『自ら学びをコントロールする力を実装する自己調整学習』

自ら学びをコントロールする力は、子どもたちの「未来の扉」を開く「カギ」となります。本書では「自己調整学習」の理論をもとにした実践の方法と、実践の難しさを乗り越えるヒントを紹介します。

教師という仕事は、「未来も子どもが
輝くために今を満たす仕事」

友田 真

友田 真

広島県公立小学校・教諭
公認心理師
広島大学教職大学院修了。2023年度「第22回ちゅうでん教育大賞」教育奨励賞、第58回2022年度「実践!わたしの教育記録」入選ほか。著書、教育雑誌に執筆多数。「子どもたちのやる気に火をつけ、可能性を伸ばす」ことを教育哲学に、実践にあたっている。

教師という仕事は、ある子の人生に関われる尊い仕事です。一方で、人生を左右する責任ある仕事でもあります。子どもたちと過ごす「今」は、子どもたちの「未来」につながっています。「今」という時間が、子どもたちの夢や目標を実現していく「未来の扉」を開く「カギ」となればと考えています。その「未来の扉」を開く「カギ」の1つが、「自ら学びをコントロールする力」、つまり「自己調整学習能力」です。

自己調整学習についてジマーマン(1989) は、「学習者が、メタ認知、動機づけ、行動において、自分自身の学習過程に能動的に関与している」学習と述べています。さらにシャンクは、「自己調整学習は、予見、遂行、自己省察のサイクルを自分でまわしていくような学習の仕方」と説明しています。学習者である子ども自身が、学びをコントロールすることが大切になります。

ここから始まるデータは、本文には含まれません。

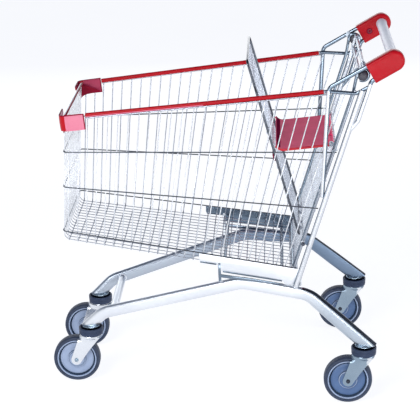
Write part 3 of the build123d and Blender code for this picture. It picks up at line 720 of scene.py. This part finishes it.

この「自己調整学習能力」を子どもたちが身に付けると、自分の夢や目標の達成に向けて粘り強く取り組み続ける力となります。

勉強へのやる気を持ちにくく、
勉強のしかたがわからない子どもたち

『自ら学びをコントロールする力を実装する 自己調整学習』

『自ら学びをコントロールする力を実装する
自己調整学習』

友田 真 著
明治図書出版、2025年6月
四六判、192頁、本体1900円+税

学習指導要領の改訂・社会の変化などにより、「自己調整学習」への注目は日に日に高まってきているように感じます。しかし、「学習方法を子どもが選択すれば、自己調整学習になる」など、表層的な面が先行して広がり、教師が大切にしなければならない深層部分は、軽視されてきているのではないかと危惧しています。

例えば、「学習内容を示し、子どもたちに任せれば、その間に教師は採点などの仕事もできて、働き方改革になる」などです。子どもたちが、学びをコントロールすることは大切です。しかし、任せればすぐに「自己調整」することができるほど、学習は簡単なものではないはずです。

「やる気」は、勉強やスポーツなど、何かを始めようと思う時や継続する時に必要となる要素です。いくらメタ認知する力が高かったり、自分にあった学習方法を身に付けていたりしても、「やる気」がなければ学びを展開することはできません。学び始める時に「知りたい」「やってみたい」と「やる気」を持てるかが、その後の学びにも影響してきます。